EXERCISE TASK ▸ Pull out the lines from the line containing "for (x = [-reach, reach], z" through the line containing "depsgraph = bpy.context.evaluated_depsgraph_get()", both lines included, and copy them exactly.

== GIVEN MATERIAL

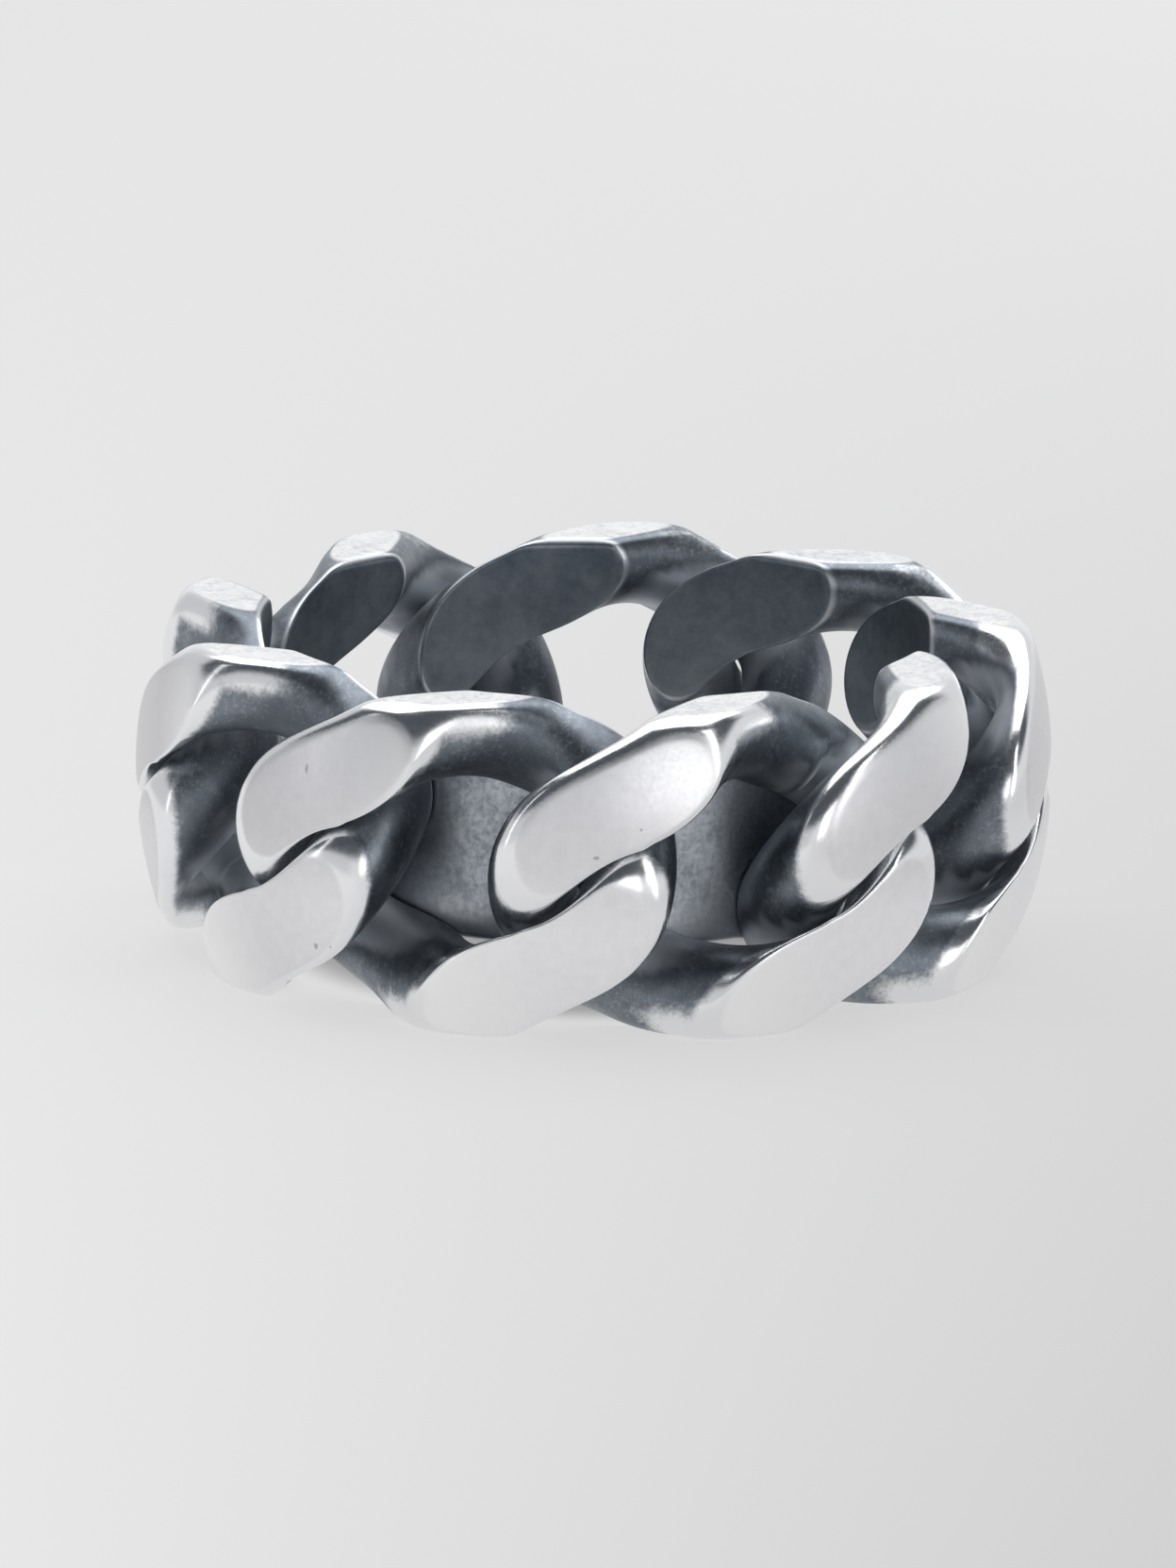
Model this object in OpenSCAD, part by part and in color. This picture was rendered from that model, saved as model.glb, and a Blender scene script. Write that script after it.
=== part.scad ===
// Curb chain ring: nine heavy links closed into a ring, filed flat inside, above and below and to a
// shallow dome outside.
// The ring's axis is +Z, the origin is on the surface that the ring rests on, and -Y is the front.

/* [Ring] */
// Number of links round the ring
link_count = 9; // [9:1:9]
// Diameter over the domed outside, where it is widest
outer_d = 26.06; // [25.9:0.01:26.2]
// How far above the middle the dome is widest
dome_rise = 0.4; // [0.2:0.1:0.5]
// Diameter between the flats on the inside, the finger's size
inner_d = 19; // [18.8:0.1:19.1]
// Width of the ring, along its axis
ring_width = 9.5; // [9.4:0.01:9.65]
// Break on the inner corners
edge_break = 0.2; // [0.1:0.05:0.3]
// Direction of the first link, from the front and to the right
first_azimuth = -61.4; // [-80:0.1:-40]

/* [Link] */
// Half length of the wire's centre line, round the ring
loop_half_length = 5.26; // [5.2:0.01:5.3]
// Half height of the wire's centre line, along the axis
loop_half_height = 3.94; // [3.9:0.01:4]
// Radius of the bend at each end of a link
end_bend_r = 3.41; // [3.3:0.01:3.5]
// Radius of the bend at the top and bottom of a link
rail_bend_r = 4.83; // [4.6:0.01:5]
// Radius of the circle that the centres of the links lie on
loop_circle_r = 10.88; // [10.8:0.01:10.95]
// Radius that each link is bent to along the ring
link_curve_r = 24.6; // [22:0.1:28]
// How far the twisted wire swings out and in
twist_depth = 1.99; // [1.95:0.01:2.05]

/* [Wire] */
// Half width of the wire at the ends and rails
wire_half_width = 1.27; // [1.2:0.01:1.28]
// Half thickness of the wire at the ends and rails
wire_half_depth = 1.4; // [1.3:0.01:1.41]
// Extra half width in the lobes, halfway along each leg
lobe_extra_width = 0.14; // [0:0.01:0.15]
// Extra half thickness in the lobes
lobe_extra_depth = 0.24; // [0:0.01:0.25]
// How far the lobes lean into the link's opening
lobe_lean = 0.29; // [0.2:0.01:0.3]
// Extra width of the filed face of an upper lobe, towards the opening
upper_lip = 0.42; // [0.3:0.01:0.45]
// How deep below the filed face the lip of an upper lobe reaches
upper_lip_depth = 1.2; // [0.8:0.1:1.2]
// Extra width of the filed face of a lower lobe, towards the opening
lower_lip = 0.3; // [0.1:0.01:0.35]
// How deep below the filed face the lip of a lower lobe reaches
lower_lip_depth = 0.7; // [0.4:0.1:0.8]
// Extra half width of the top rail, towards the opening
upper_fill = 0.15; // [0:0.01:0.15]
// Extra half width of the bottom rail, towards the opening
lower_fill = 0.5; // [0.3:0.01:0.5]
// How much the outer side of the top rail is thinned
upper_thinning = 0.4; // [0.3:0.01:0.45]
// How much the outer side of the bottom rail is thinned
lower_thinning = 0.1; // [0:0.01:0.2]
// Sides of the wire's section
wire_sides = 14; // [10:2:14]
// Sections along a quarter of the link
quarter_steps = 15; // [10:1:15]

/* [Plate] */
// Length of the plate, round the inside
plate_length = 12.1; // [9:0.1:12.1]
// Height of the plate, along the axis
plate_height = 5.1; // [3:0.1:5.6]
// Thickness of the plate
plate_thickness = 0.8; // [0.5:0.1:1]
// Radius of the plate's corners
plate_corner_r = 0.6; // [0.3:0.1:1]
// Gap between the plate and the flats that it lies on
plate_gap = 0.08; // [0.05:0.01:0.15]

/* [Hidden] */
$fn = 96;
silver = [0.76, 0.77, 0.78];
dark_silver = [0.30, 0.33, 0.36];
pitch = 360 / link_count;
outer_r = outer_d / 2;
inner_r = inner_d / 2;
steps = 4 * quarter_steps;

// The centre line is a rounded rhombus: an end bend, a straight leg and half a rail bend in each quarter
end_x = loop_half_length - end_bend_r;
rail_y = loop_half_height - rail_bend_r;
centre_distance = norm([end_x, rail_y]);
leg_normal = acos((rail_bend_r - end_bend_r) / centre_distance) - atan2(rail_y, end_x);
leg_start = [end_x + end_bend_r * cos(leg_normal), end_bend_r * sin(leg_normal)];
leg_end = [rail_bend_r * cos(leg_normal), rail_y + rail_bend_r * sin(leg_normal)];
end_arc = end_bend_r * leg_normal * PI / 180;
leg_length = norm(leg_end - leg_start);
rail_arc = rail_bend_r * (90 - leg_normal) * PI / 180;
quarter_length = end_arc + leg_length + rail_arc;

// A point of the first quarter, at a distance from the tip of the link
function quarter_point(s) =
    s < end_arc ? let (a = leg_normal * s / end_arc)
        [end_x + end_bend_r * cos(a), end_bend_r * sin(a)]
    : s < end_arc + leg_length ? leg_start + (leg_end - leg_start) * (s - end_arc) / leg_length
    : let (a = leg_normal + (90 - leg_normal) * (s - end_arc - leg_length) / rail_arc)
        [rail_bend_r * cos(a), rail_y + rail_bend_r * sin(a)];

// The whole centre line, by a turn of 0 to 360 degrees; the last value is the swing out and in
function loop_point(turn) =
    let (t = (turn + 360) % 360, quarter = floor(t / 90), part = (t - 90 * quarter) / 90,
         p = quarter_point(quarter_length * (quarter % 2 == 0 ? part : 1 - part)))
    [p.x * (quarter == 1 || quarter == 2 ? -1 : 1), p.y * (quarter > 1 ? -1 : 1),
     -twist_depth * sin(2 * t)];

// How far into a lobe a turn is, from 0 at the ends and rails to 1 halfway along a leg
function lobe(turn) = pow(sin(2 * turn), 2);

// How far the side towards the opening stands out, at a point of that height and distance from the
// axis: a fill along the rails, and a lip at the filed faces
function opening_side(turn, height, radius) =
    let (depth = outer_r - norm([radius, height - dome_rise]),
         lip = sin(turn) > 0 ? upper_lip * pow(lobe(turn), 0.8) * lip_share(depth / upper_lip_depth)
                             : lower_lip * lobe(turn) * lip_share(depth / lower_lip_depth))
    lip + (sin(turn) > 0 ? upper_fill : lower_fill) * pow(max(0, -cos(2 * turn)), 2);
function lip_share(depth) = max(0, min(1, 1 - depth));

// How much is taken off the outer side of the rails
function thinning(turn) = (sin(turn) > 0 ? upper_thinning : lower_thinning) * max(0, -cos(2 * turn));

// One section of the wire, wider and deeper in the lobes and leaning into the opening there
function wire_section(turn) =
    let (step = 360 / steps / 4, c = loop_point(turn),
         run = loop_point(turn + step) - loop_point(turn - step),
         side = [run.y, -run.x, 0] / norm([run.y, -run.x]),
         across = cross(run, side) / norm(run), up = across * sign(across.z), k = lobe(turn),
         half_width = wire_half_width + lobe_extra_width * k,
         half_depth = wire_half_depth + lobe_extra_depth * k)
    [for (j = [0 : wire_sides - 1])
        let (a = 360 * (j + 0.5) / wire_sides,
             rise = sin(a) * (half_depth - (sin(a) > 0 ? thinning(turn) : 0)),
             height = c.y + up.y * rise, radius = loop_circle_r + c.z + up.z * rise,
             reach = half_width + (cos(a) < 0 ? opening_side(turn, height, radius) : 0))
        c + side * (reach * cos(a) - lobe_lean * k) + up * rise];

// Bends a point of the flat link onto the ring: x runs round it, y along the axis and z outwards
function on_ring(p) =
    let (a = p.x / link_curve_r * 180 / PI)
    [(link_curve_r + p.z) * sin(a),
     link_curve_r - loop_circle_r - (link_curve_r + p.z) * cos(a),
     ring_width / 2 + p.y];

// The bent and twisted wire of one link, before it is filed
module wire_loop() {
    points = [for (i = [0 : steps - 1], p = wire_section(360 * i / steps)) on_ring(p)];
    faces = [for (i = [0 : steps - 1], j = [0 : wire_sides - 1])
        let (near = i * wire_sides, far = ((i + 1) % steps) * wire_sides, k = (j + 1) % wire_sides)
        each [[near + j, far + j, far + k], [near + j, far + k, near + k]]];
    polyhedron(points = points, faces = faces);
}

// The band that the links are filed to: a bore with broken corners, and a domed outside
module filed_band() {
    intersection() {
        rotate_extrude()
            polygon([[inner_r + edge_break, 0], [outer_r + 1, 0], [outer_r + 1, ring_width],
                     [inner_r + edge_break, ring_width], [inner_r, ring_width - edge_break],
                     [inner_r, edge_break]]);
        translate([0, 0, ring_width / 2 + dome_rise]) sphere(r = outer_r);
    }
}

module curb_link(number) {
    color(silver)
        intersection() {
            rotate([0, 0, first_azimuth + pitch * (number - 1)]) wire_loop();
            filed_band();
        }
}

// The curved plate inside the two front links, its face bare
module inner_plate() {
    face_r = inner_r - plate_gap;
    rise = plate_height / 2 - plate_corner_r;
    reach = plate_length / 2 - plate_corner_r;
    color(dark_silver)
        rotate([0, 0, first_azimuth + pitch * 1.5])
            translate([0, 0, ring_width / 2])
                intersection() {
                    difference() {
                        cylinder(r = face_r, h = plate_height, center = true);
                        cylinder(r = face_r - plate_thickness, h = plate_height + 2, center = true);
                    }
                    rotate([90, 0, 0])
                        linear_extrude(height = inner_r)
                            union() {
                                square([2 * reach, plate_height], center = true);
                                square([plate_length, 2 * rise], center = true);
                                for (x = [-reach, reach], z = [-rise, rise])
                                    translate([x, z]) circle(r = plate_corner_r);
                            }
                }
}

curb_link(1);  // link_1
curb_link(2);  // link_2
curb_link(3);  // link_3
curb_link(4);  // link_4
curb_link(5);  // link_5
curb_link(6);  // link_6
curb_link(7);  // link_7
curb_link(8);  // link_8
curb_link(9);  // link_9
inner_plate();
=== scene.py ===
import math

import bpy
import numpy as np
from mathutils import Matrix, Vector
from mathutils.bvhtree import BVHTree


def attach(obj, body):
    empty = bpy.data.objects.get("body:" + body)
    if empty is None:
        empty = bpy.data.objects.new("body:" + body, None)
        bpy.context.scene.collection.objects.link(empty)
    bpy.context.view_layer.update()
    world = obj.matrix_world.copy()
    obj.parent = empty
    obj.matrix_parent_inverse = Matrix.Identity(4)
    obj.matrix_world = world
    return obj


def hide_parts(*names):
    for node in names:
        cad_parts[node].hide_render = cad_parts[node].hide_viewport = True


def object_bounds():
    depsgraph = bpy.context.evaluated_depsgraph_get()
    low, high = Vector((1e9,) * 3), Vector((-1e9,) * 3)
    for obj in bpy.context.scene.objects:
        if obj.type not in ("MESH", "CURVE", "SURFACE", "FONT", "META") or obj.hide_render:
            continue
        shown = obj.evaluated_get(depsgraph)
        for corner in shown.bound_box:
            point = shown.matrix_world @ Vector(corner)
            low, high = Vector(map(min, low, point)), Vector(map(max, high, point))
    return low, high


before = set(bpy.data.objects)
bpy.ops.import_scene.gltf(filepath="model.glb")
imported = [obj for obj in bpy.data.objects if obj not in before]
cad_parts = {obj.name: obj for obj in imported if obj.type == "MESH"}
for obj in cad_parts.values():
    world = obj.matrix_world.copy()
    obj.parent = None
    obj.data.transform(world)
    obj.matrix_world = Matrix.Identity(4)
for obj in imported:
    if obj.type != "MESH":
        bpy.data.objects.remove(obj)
cad_low, cad_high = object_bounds()

# The nine links are thick silver wire, twisted a quarter turn to each side, passed through one another
# and soldered shut. The closed chain is then filed to a band: to a shallow dome outside, and flat inside
# and on both edges. It is blackened all over and polished again where a finger or a cloth reaches.
MM = 0.001
LINK_COUNT = 9
RING_WIDTH = 9.5 * MM
OUTER_R = 13.03 * MM
DOME_RISE = 0.4 * MM
INNER_R = 9.5 * MM
FIRST_AZIMUTH = math.radians(-61.4)

# One link's wire: its bends, its twist, its section, and how that changes in the lobes and at the rails
LOOP_HALF_LENGTH = 5.26 * MM
LOOP_HALF_HEIGHT = 3.94 * MM
END_BEND_R = 3.41 * MM
RAIL_BEND_R = 4.83 * MM
LOOP_CIRCLE_R = 10.88 * MM
LINK_CURVE_R = 24.6 * MM
TWIST_DEPTH = 1.99 * MM
WIRE_HALF_WIDTH = 1.27 * MM
WIRE_HALF_DEPTH = 1.40 * MM
LOBE_EXTRA_WIDTH = 0.14 * MM
LOBE_EXTRA_DEPTH = 0.24 * MM
LOBE_LEAN = 0.29 * MM
UPPER_LIP = 0.42 * MM
UPPER_LIP_DEPTH = 1.2 * MM
UPPER_LIP_POWER = 0.8
LOWER_LIP = 0.30 * MM
LOWER_LIP_DEPTH = 0.7 * MM
UPPER_FILL = 0.15 * MM
LOWER_FILL = 0.5 * MM
UPPER_THINNING = 0.4 * MM
LOWER_THINNING = 0.1 * MM

# The roundings that the file leaves. The dome's own edge is rounded more at the top than at the bottom,
# and least towards the opening.
CORNER_BREAK = 0.10 * MM
UPPER_ROUNDING = 0.75 * MM
LOWER_ROUNDING = 0.45 * MM
OPENING_ROUNDING = 0.18 * MM
INNER_ROUNDING = 0.10 * MM
EDGE_ROUNDING = 0.24 * MM
DOME_EDGE_ROUNDING = 0.38 * MM
CORNER_ROUNDING = 0.16 * MM

# The mesh: sections of the wire, points round each, the search along rays that finds them, and how
# much closer they stand at the corners
WIRE_STEPS = 320
WIRE_SIDES = 152
DENSE_SIDES = 480
BISECTIONS = 22
RAY_REACH = 2.5 * MM
CORNER_SHARE = 0.34
EVENING_PASSES = 6

# What the finish needs: rays that tell how far each point is closed in, and the bends that a cloth
# reaches, which also get a painted highlight, each by its middle and its reach, in degrees round the wire
RECESS_STEP = 4
RECESS_REACH = 6 * MM
RECESS_RAYS = 40
RECESS_SEED = 5
RAY_START = 0.02 * MM
RAY_LEAN = 1.02
WORN_AND_HIGHLIT_BENDS = ((104, 22), (281, 34))
WORN_AND_HIGHLIT_BEND_FADE = 1.5
WEAR_SEED = 2442
pitch = 2 * math.pi / LINK_COUNT


def unit(vectors):
    return vectors / np.linalg.norm(vectors, axis=-1, keepdims=True)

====

OUTPUT FOR THIS EXERCISE ▸
                                for (x = [-reach, reach], z = [-rise, rise])
                                    translate([x, z]) circle(r = plate_corner_r);
                            }
                }
}

curb_link(1);  // link_1
curb_link(2);  // link_2
curb_link(3);  // link_3
curb_link(4);  // link_4
curb_link(5);  // link_5
curb_link(6);  // link_6
curb_link(7);  // link_7
curb_link(8);  // link_8
curb_link(9);  // link_9
inner_plate();
=== scene.py ===
import math

import bpy
import numpy as np
from mathutils import Matrix, Vector
from mathutils.bvhtree import BVHTree


def attach(obj, body):
    empty = bpy.data.objects.get("body:" + body)
    if empty is None:
        empty = bpy.data.objects.new("body:" + body, None)
        bpy.context.scene.collection.objects.link(empty)
    bpy.context.view_layer.update()
    world = obj.matrix_world.copy()
    obj.parent = empty
    obj.matrix_parent_inverse = Matrix.Identity(4)
    obj.matrix_world = world
    return obj


def hide_parts(*names):
    for node in names:
        cad_parts[node].hide_render = cad_parts[node].hide_viewport = True


def object_bounds():
    depsgraph = bpy.context.evaluated_depsgraph_get()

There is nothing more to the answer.